Recently my friend and former colleague from our days together at the Federal Communications Commission, Michael Copps, co-authored, with Dayton, Ohio Mayor Nan Whaley, an opinion piece condemning the FCC's approval of the sale of dozens of local media properties, including the Dayton Daily News, Springfield News-Sun, and the Journal News, to an entity doing business under the familiar name of Cox Media Group ("CMG"). CMG is backed by Apollo Global Management, a new entrant into the highly competitive media industry that is infusing much-needed capital into the local media space.

When I was a commissioner at the FCC, Commissioner Copps and I worked together on many complex issues. We certainly agree that the people of Dayton and every American community need and deserve high quality local news. But in their opinion piece where they argue that the FCC should have blocked the sale of the Dayton Daily News, and two other papers because of approval required CMG to print the newspapers no more than three days per week, he and the Mayor omitted some key facts.

For starters, the potential reduction in the newspapers’ print schedule is due to the re-emergence of a harmful federal regulation Commissioner Copps has long supported. It’s called the newspaper-broadcast cross ownership ban that was implemented by the FCC in 1975, and it means that a single owner cannot own a broadcast station and a daily newspaper in the same local market. Strong evidence has been submitted to the FCC over the years that proves that this rule accelerated the decline of America’s newspapers. The current FCC in 2017 tried to modernize this misguided rule, but a federal appeals court in September blocked the FCC’s reform. Common Cause, an advocacy group where Commissioner Copps is a special advisor, argued to the court that the newspaper-broadcast ownership ban should be reinstated - an important fact the authors failed to disclose.

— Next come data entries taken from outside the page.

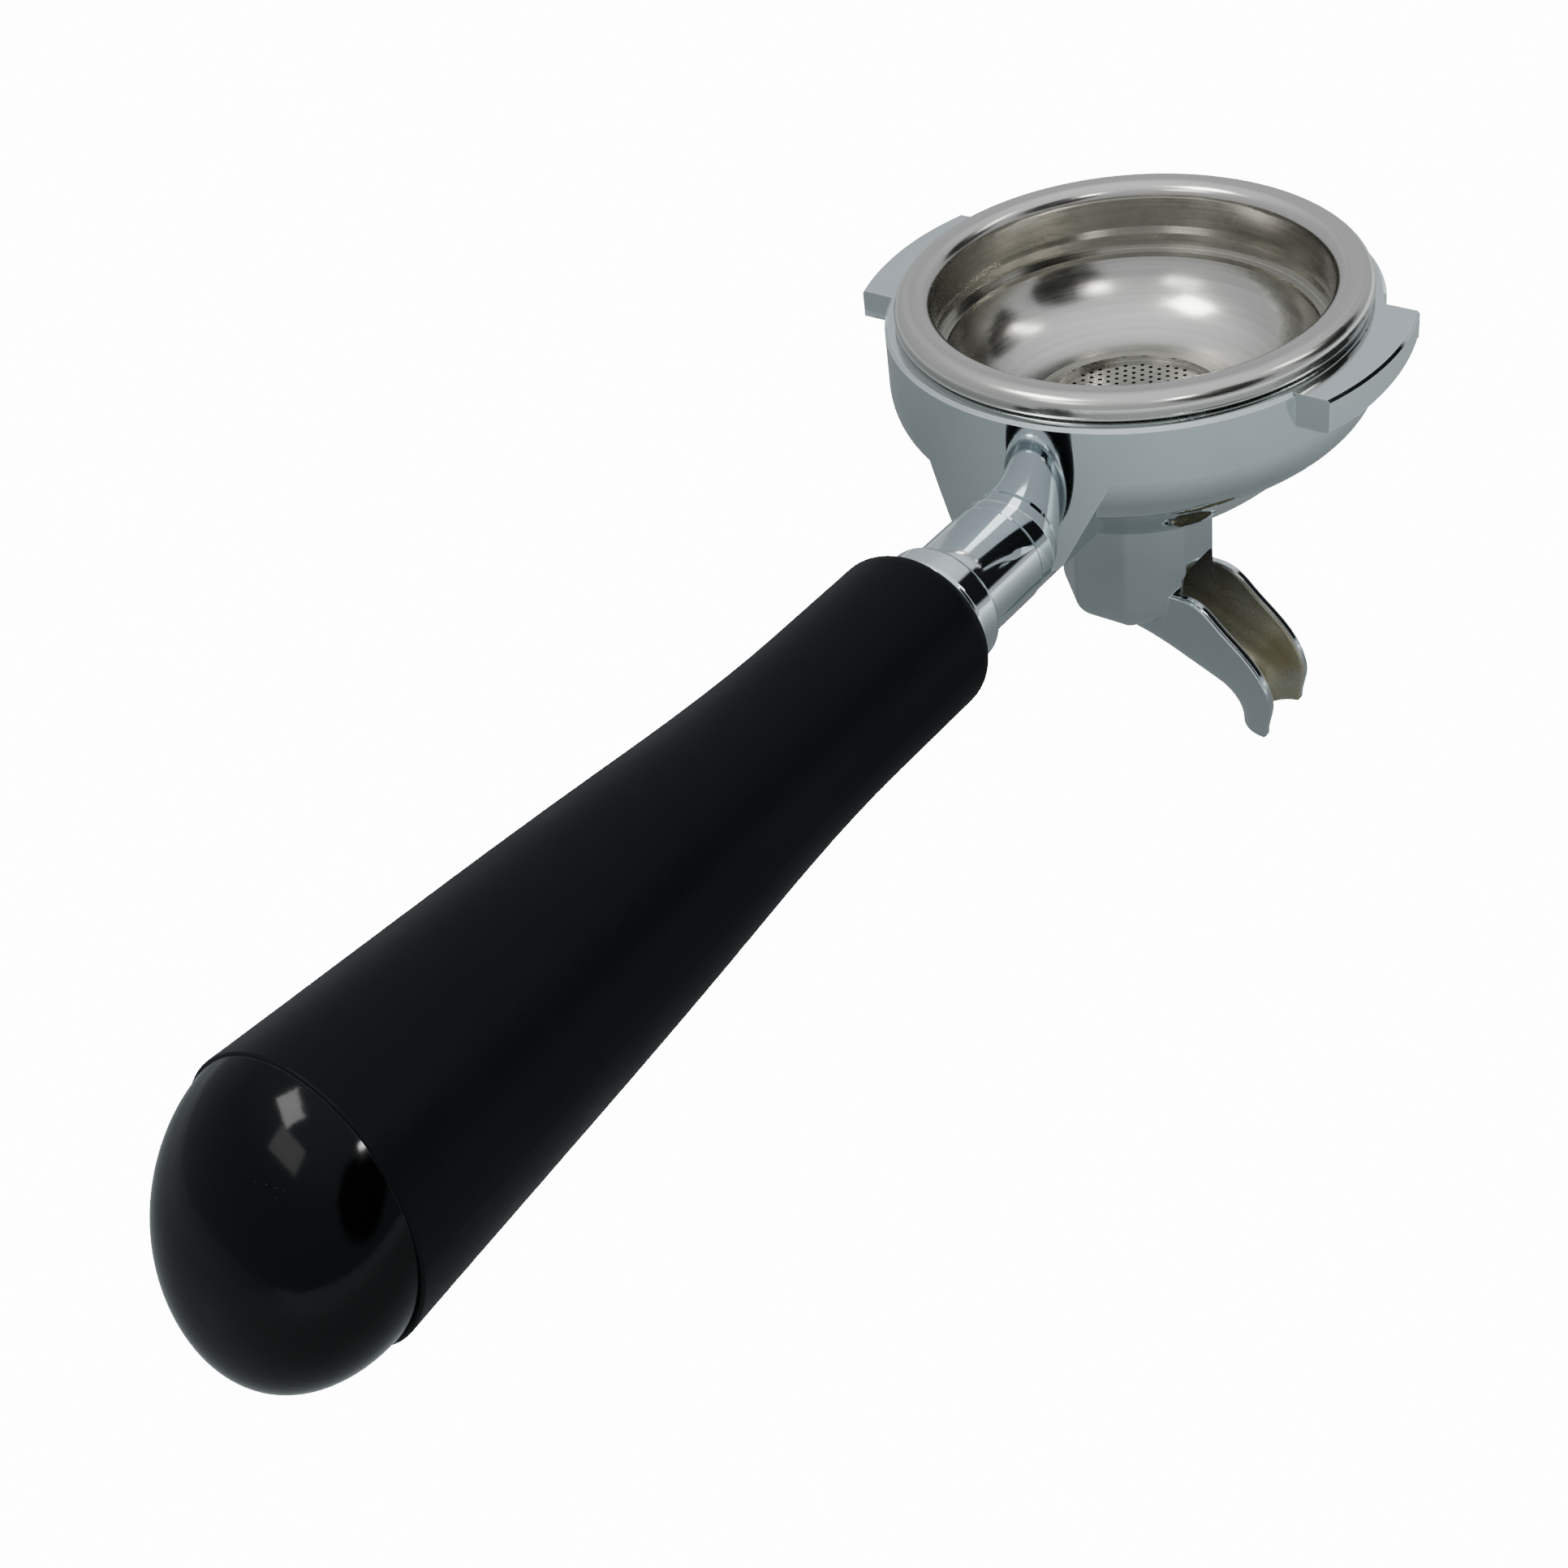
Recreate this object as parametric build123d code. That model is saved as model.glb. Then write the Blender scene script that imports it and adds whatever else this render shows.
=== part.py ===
from build123d import *
from math import atan2, cos, degrees, radians, sin, sqrt, tan
import os

# Portafilter for a 58 mm group, in millimetres.
# Origin: centre of the body's top rim. +Z up the bowl's axis, -Y along the handle, ears on +X and -X.

# Filter basket
BASKET_INNER_R = 29.3
SHEET = 0.8
LIP_WIDTH = 5.7
LIP_HEIGHT = 3.9
LIP_BEAD = 2.4              # width of the turned-under hem
LIP_TOP_ROUND = 2.2
LIP_FOOT_ROUND = 1.1
BASKET_CLEARANCE = 0.35     # radial, basket wall to body bore
BEAD_DEPTH = 4.4            # pressed retaining bead, below the rim
BEAD_HALF_HEIGHT = 1.3
BEAD_BULGE = 0.12
LEDGE_DEPTH = 6.9
LEDGE_WIDTH = 1.2
LEDGE_WALL = 0.9
FUNNEL_R = 16.0
FUNNEL_DEPTH = 17.6
FUNNEL_SAG = 2.6
PLATE_RECESS = 1.7          # width of the flat ring round the perforated plate
PLATE_DEPTH = 18.5
PLATE_THICK = 0.6
HOLE_R = 0.34
HOLE_PITCH = 1.5
HOLE_MARGIN = 0.7

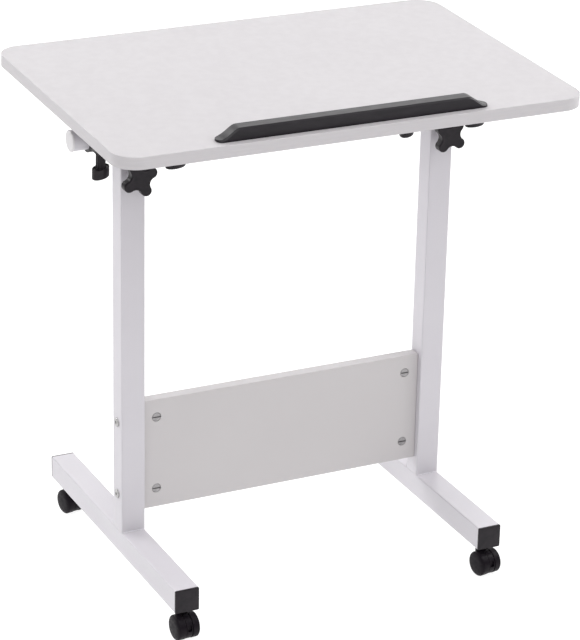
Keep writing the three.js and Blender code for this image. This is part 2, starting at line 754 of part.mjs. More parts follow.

Before the court ruled, and while the cross-ownership ban was not in effect, the new company that became CMG filed at the FCC for approval of its transactions. To be clear, CMG never wanted to cut any of the newspapers’ print schedule; it wanted to publish the Dayton newspapers seven days a week as has been the case for 121 years. But while its transaction approval remained pending at the FCC, the court’s decision changed the rules for the worse. With the court’s decision, its only option to see that the print schedule was not affected was to seek out a company specializing in publishing newspapers to propose a sale. Under the regulation reinstated by the court, if CMG were to retain the Dayton newspapers, it would have no choice but to cut the publication schedules to three days a week so that the papers would not be deemed “daily” publications under the rule. Faced with the choice of walking away from a $3.5 billion-dollar deal to purchase several dozen local television and radio stations across the country or reducing the print schedule of the Dayton newspapers to comply with the court-mandated rule against broadcast/newspaper ownership, CMG understandably chose the latter. In short, as the result of a regulation that Commissioner Copps supports, the newspapers will have to shrink unless a new owner that does not own a broadcast station in Dayton can be found.

It is disingenuous for the authors to rail against “private equity” firms and their supposed plans to slash newsroom budgets and harm readers in pursuit of profit. That is not what is going on in Dayton. In fact, through fresh investment capital from Apollo, CMG is bringing new resources to strengthen traditional media outlets that are facing fierce competition from big Internet companies. Producing more local news and information is central to CMG’s plans and key to the future success of its businesses, not the opposite.

All is not lost in Dayton, however. CMG continues to work on solutions that will minimize the disruption to Dayton newspaper readers. Eventually, the Dayton newspapers will be sold to a company that can continue to serve Dayton’s readers by maintaining a daily print schedule. And, thankfully, the FCC recently allowed more time for CMG to find a buyer who is not subject to the harmful regulations.

For the rest of the country, however, the newspaper-broadcast cross ownership ban remains an impediment to investment in local newspapers and the dissemination of critical information to local readers. Only such investment can preserve the local newspapers that have always been American resources. If there is a lesson to be learned from the events in Dayton, it is that the FCC was right in 2017 and this old rule needs to be eliminated as soon as possible.

Robert M. McDowell served as a commissioner of the FCC from 2006 to 2013. He is a partner at Cooley LLP and serves as counsel to Apollo Global Management.